Oh my goodness. I forgot this was in our hymnal.

So… it’s a familiar song, one that has been recorded by such notable singers as Paul Robeson, Louis Armstrong, Sam Cooke, and Mahalia Jackson. It’s appeared in countless movies. For some reason, it appeals to many across racial lines, perhaps because everyone at some time or another can relate, at least to the chorus.
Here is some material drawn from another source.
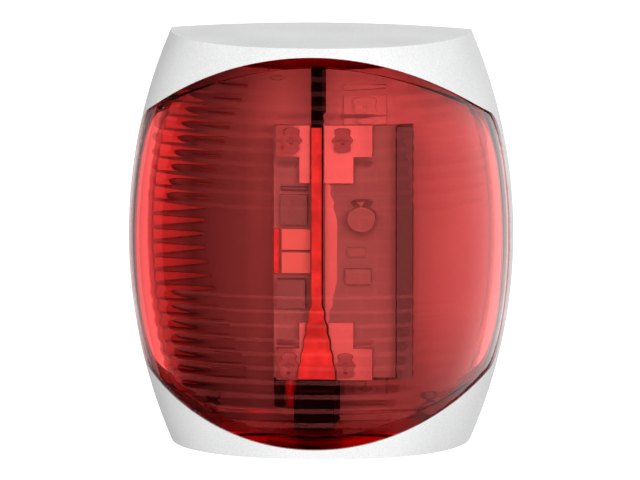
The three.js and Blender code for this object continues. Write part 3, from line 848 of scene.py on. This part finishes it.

It is a song of pain, of lament. A song borne of the struggles in the fields, on the plantations. And it is a song of aspiration and promise. You see, this is one of those songs that, if we had the real – not the UU-ified – third verse, we’d understand that this was a song not of first world problems but of the terrors of slavery and the belief that one could escape. Here’s what we have:

(Chorus)
Nobody knows the trouble I’ve seen,
nobody knows my sorrow.
Nobody knows the trouble I’ve seen,
glory, hallelujah!

Sometimes I’m up, sometimes I’m down, oh, yes, Lord!
Sometimes I’m almost to the ground, oh, yes, Lord! (Chorus)

Although you see me going ‘long so, oh, yes, Lord!
I have my troubles here below, oh, yes, Lord! (Chorus)

One day when I was walking ‘long, oh, yes, Lord!
The heavens broke and love came down, oh, yes, Lord! (Chorus)

But the actual third verse is this:

 If you get there before I do, Oh, yes, Lord
Tell all-a my friends I’m coming too, Oh, yes, Lord

This isn’t about heaven – although I suspect many of the field masters assumed so, particularly with that tantalizing “glory halleluiah” at the end of the chorus. This is about going north to freedom.  Now it may not carry as much actual code as some other spirituals – some, like “Follow the Drinking Gourd” and “Wade in the Water” make surprisingly direct references to where to go and what to look for if you escape and want to catch the Underground Railroad. But this is one of the “yes, I’m in” songs.

Which changes things. This isn’t about modern problems and hoping to hear the voice of the Divine. This is about lament and freedom. And in that context, it is heartwrenching and hopeful. But not because it speaks to my problems, but because it speaks to the problems of the enslaved in the 19th century…and to those in the 21st still seeking freedom.